16 July 2026
Ahead of the European Commission’s expected publication of its review of the EU Emissions Trading System (ETS) on Friday, ECR Coordinator in the Committee on the Environment Alexandr Vondra is calling for the review to be used as an opportunity to fundamentally reform a system that is undermining Europe’s industrial competitiveness and driving up costs for businesses and citizens.
Vondra said:
“This review is a test of whether the Commission is finally prepared to recognise the geopolitical and economic reality facing European industry. The EU ETS must be suspended or reformed to support Europe’s sovereignty and competitiveness, not undermine it.
“The Commission should halt or significantly slow the phase-out of free allowances, in particular for hard-to-abate sectors. Free allocation should be maintained beyond 2030 for district heating, especially in Member States where millions of households depend on district heating networks.
“The introduction of ETS2 should also be suspended, or at least postponed, until households and small businesses have affordable alternatives.
“We call on the Commission to assess whether the current emissions reduction trajectory is economically and technologically realistic. Climate targets divorced from technological reality, infrastructure capacity and available investment are not ambition — they are fantasy.
“The current timetable assumes that CBAM provides sufficient protection against carbon leakage, but this is simply not the case, particularly for export-oriented industries and Member States with a large industrial base. The Modernisation Fund must be extended beyond 2030 and its resources should be increased. No further tightening should take place without a proper assessment of the consequences for competitiveness and carbon leakage.
“The review should also include measures to reduce excessive carbon price volatility and reform the Market Stability Reserve (MSR). The Linear Reduction Factor should be reduced by at least 2 per cent, and the MSR intake rate should urgently be reduced to 12 per cent. We insist that purely financial operators with no compliance obligations be restricted from participating in ETS auctions in order to reduce speculation.
“The Commission should also improve the system for updating industrial fallback benchmarks so that they reflect what European companies can realistically achieve.

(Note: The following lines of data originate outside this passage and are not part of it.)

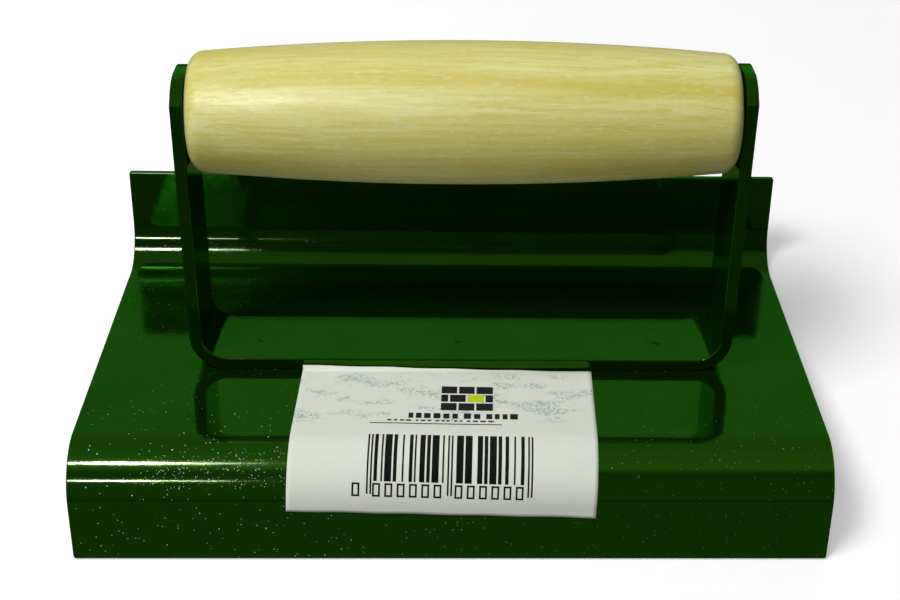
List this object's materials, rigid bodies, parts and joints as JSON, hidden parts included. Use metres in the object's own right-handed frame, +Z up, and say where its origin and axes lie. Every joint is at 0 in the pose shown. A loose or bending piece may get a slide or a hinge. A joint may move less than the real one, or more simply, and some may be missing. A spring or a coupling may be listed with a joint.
{
  "type": "concrete step tool",
  "caption": "Hand tool for forming concrete step and kerb edges: pressed steel blade with down-turned lip, rounded nose and up-turned rear cove, flat-bar stirrup and turned wooden grip.",
  "frame": {"origin": "centre of the bounding box in plan, on the surface that the tool stands on: the lip's bottom edge and the rear heel touch it", "axes": "+X across the blade, along the grip; +Y from the front lip to the rear upstand; +Z up. The plate slopes down towards +Y by 15.39 degrees, as the tool stands when it is put down"},
  "size_m": [0.15, 0.0966, 0.0778],
  "materials": {
    "green_paint": "glossy deep green enamel on sheet steel, with dust and small chips",
    "bracket_paint": "glossy deep green enamel on flat bar",
    "weld_paint": "green enamel over ground weld metal",
    "rod_paint": "green enamel over peened rivet heads",
    "turned_wood": "pale close-grained hardwood, smooth turned, clear satin lacquer",
    "label_paper": null
  },
  "bodies": {
    "root": {"blade": "green_paint", "bracket": "bracket_paint", "plug_welds": "weld_paint", "tie_rod": "rod_paint", "grip": "turned_wood", "label": "label_paper"}
  },
  "joints": []
}
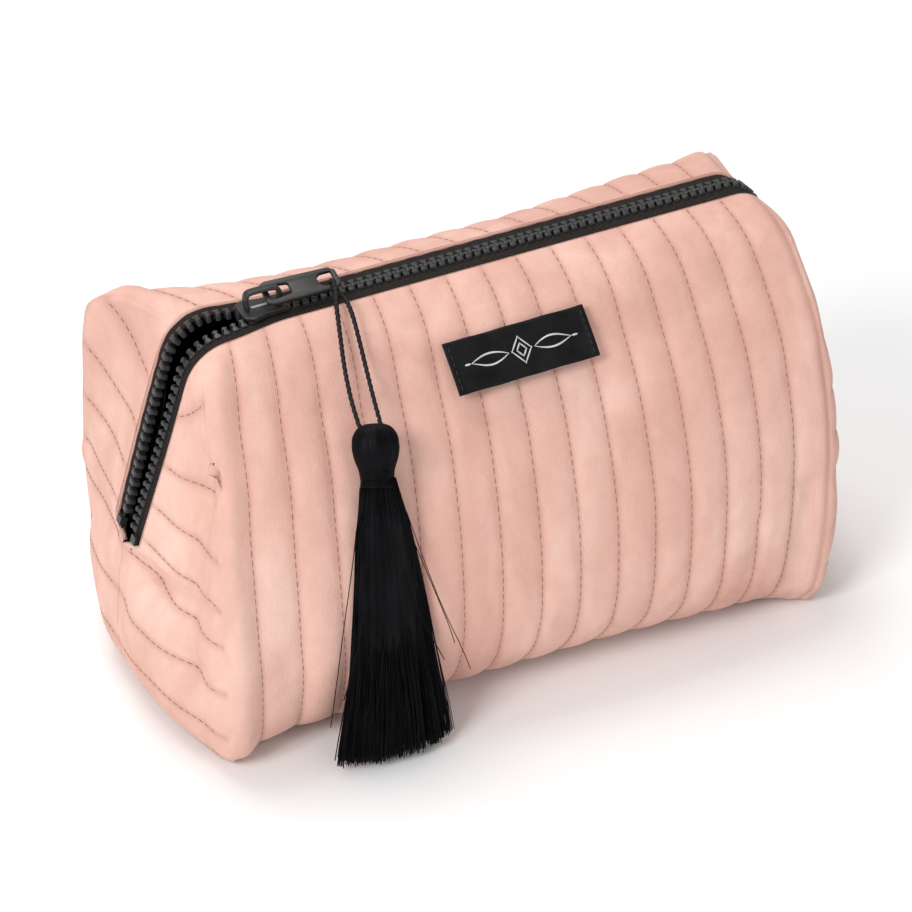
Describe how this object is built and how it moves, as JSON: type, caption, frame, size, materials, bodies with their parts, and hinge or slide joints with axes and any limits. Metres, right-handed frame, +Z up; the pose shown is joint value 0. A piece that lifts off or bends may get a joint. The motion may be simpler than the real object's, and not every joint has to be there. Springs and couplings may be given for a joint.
{
  "type": "makeup bag",
  "caption": "Boxy quilted velvet makeup bag with a zip along its top and down both ends, and a tassel on the zip's pull tab.",
  "frame": {"origin": "middle of the flat base", "axes": "+X along the bag towards the closed end of the zip, the front faces -Y, +Z up"},
  "size_m": [0.2291, 0.1358, 0.1272],
  "materials": {
    "velvet": "quilted crushed velvet, soft sheen",
    "wadding": "soft white polyester wadding",
    "lining": "smooth black satin lining",
    "quilt_thread": "matte polyester thread",
    "binding": "matte woven tape",
    "zip_tape": "fine woven tape",
    "zip_teeth": "moulded acetal, half gloss",
    "label": "black satin ribbon",
    "slider": "moulded, satin",
    "spring": "plain spring steel",
    "pull_tab": "moulded, satin",
    "cord": "twisted rayon cord",
    "tassel": "glossy rayon threads"
  },
  "bodies": {
    "bag": {"front_panel": "velvet", "back_panel": "velvet", "front_wadding": "wadding", "back_wadding": "wadding", "front_lining": "lining", "back_lining": "lining", "front_quilt_thread": "quilt_thread", "back_quilt_thread": "quilt_thread", "front_left_corner_binding": "binding", "front_right_corner_binding": "binding", "back_left_corner_binding": "binding", "back_right_corner_binding": "binding", "left_end_binding": "binding", "right_end_binding": "binding", "base_seam_binding": "binding", "front_zip_tape": "zip_tape", "back_zip_tape": "zip_tape", "front_zip_teeth": "zip_teeth", "back_zip_teeth": "zip_teeth", "zip_top_stops": "zip_teeth", "zip_bottom_stop": "zip_teeth", "label_patch": "label", "label_stitching": "quilt_thread"},
    "slider": {"zip_slider_body": "slider", "slider_crown": "slider", "slider_lock_spring": "spring"},
    "pull_tab": {"pull_tab": "pull_tab"},
    "loop": {"tassel_loop": "cord"},
    "tassel": {"tassel_head": "tassel", "tassel_collar": "tassel", "tassel_skirt": "tassel"}
  },
  "joints": [
    {"name": "zip_slide", "type": "slide", "parent": "bag", "child": "slider", "axis": [0.9983, 0, 0.0576], "range_m": [0, 0.142], "deforming": ["front_zip_teeth", "back_zip_teeth"]},
    {"name": "tab_flip", "type": "hinge", "parent": "slider", "child": "pull_tab", "pos_m": [-0.06611, 0, 0.12246], "axis": [0.0197, -0.9397, -0.3415], "range_deg": [0, 160], "deforming": ["tassel_loop"]},
    {"name": "loop_swing", "type": "hinge", "parent": "pull_tab", "child": "loop", "pos_m": [-0.04635, -0.00291, 0.1218], "axis": [-0.9983, 0, -0.0576], "range_deg": [0, 150], "deforming": ["tassel_loop"]},
    {"name": "tassel_sway", "type": "hinge", "parent": "loop", "child": "tassel", "pos_m": [-0.0535, -0.0475, 0.0995], "axis": [0, 1, 0], "range_deg": [-20, 20], "deforming": ["tassel_loop"]}
  ]
}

“The maritime and aviation sectors also require urgent attention. Maritime ETS obligations should be suspended until an effective global solution is agreed within the International Maritime Organization. Otherwise, shipping activity risks being diverted to non-EU ports. Island territories must be properly protected.
“In aviation, any further tightening of the ETS must depend on whether the global carbon-offsetting scheme for international aviation delivers comparable environmental ambition and fair competition for European airlines. Europe must not impose additional costs on its own carriers while competitors elsewhere remain subject to weaker rules.
“We also strongly oppose the inclusion of waste-to-energy plants in the EU ETS, as this would increase waste-disposal costs and risk diverting waste streams towards landfill.”
Concluding, Vondra said:
“Europe’s climate policy cannot come at the expense of its industrial competitiveness or create an unsustainable financial burden. The Commission now has a final opportunity to correct course and prove that it means what it says by keeping investment, jobs and industrial production in Europe.”